Another very good tool are global maps. Maps, global maps in particular, but also maps at the country or continental scale, are a great way of showing the extent of the various global change factors. Some maps are pictures, and others are more interactive, letting you zoom in. One example is the global map of light pollution. Mostly, maps depict one factor at a time.
Calculating the magnitude of the human influence and visually comparing it to aspects of the natural world is also a powerful way to depict global change. The emphasis here is on the scope of the problem. A great example is the great paper in Nature that calculated the mass of all human-produced object, comparing it to Earth’s biomass (Elhacham et al. 2020; Nature).

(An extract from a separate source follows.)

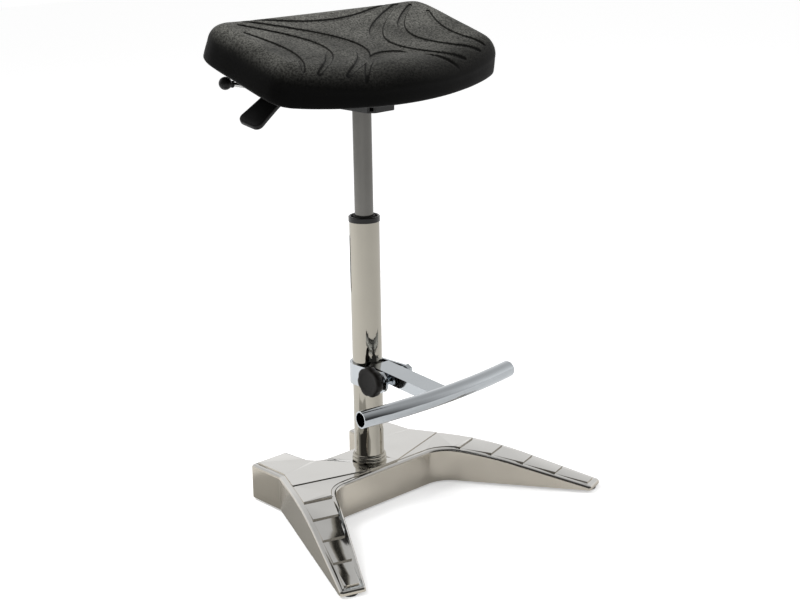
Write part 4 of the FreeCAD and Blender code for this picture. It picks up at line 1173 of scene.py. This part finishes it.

Scenarios are a great way to visualize the effects of various actors of global change. This is particularly well done for factors of climate change, where the scenarios make the consequences of continuing with ‘business as usual’ and comparing to various other choices. I think detailed scenario calculations and depictions like this are not readily available for many other factors of global change.
Did I miss any other, important visualization approaches for global change? Please let me know in the comments!
I feel we could use more visualization types, this is such a complex topic and we can use the help! In particular, I think we need visuals that emphasize the potential interactions among global change factors. This is a huge challenge, because there are many factors at play, and therefore an enormous amount of possible interactions as well. And it would be great to incorporate some of the information from the other visualization approaches mentioned above.
Any ideas?!
I also like the 3d graphs showing comparisons of things like humans and their domesticated livestock biomass in comparison to wild creatures. In a similar vein, one that showed quantities of copper we’ve mined up to now, as to the amount we will need to do the green energy transitions etc
Not the example I was referring to but this is quite good:
https://wis-wander.weizmann.ac.il/sites/default/files/RM_1_EN.jpg
I also fine the IPAT equation as an effective tool for teaching introductory sustainability course in college. If you are not familiar with it, Impact = Population x Affluence x Technology
There are multiple options for repressing affluence and technology, such as GDP and number of patents per year. I have seen illustrations that represent the impact as a box whose sides scale with P, A, and T. It makes it easy to visualize the size of the impact and the main culprits behind it.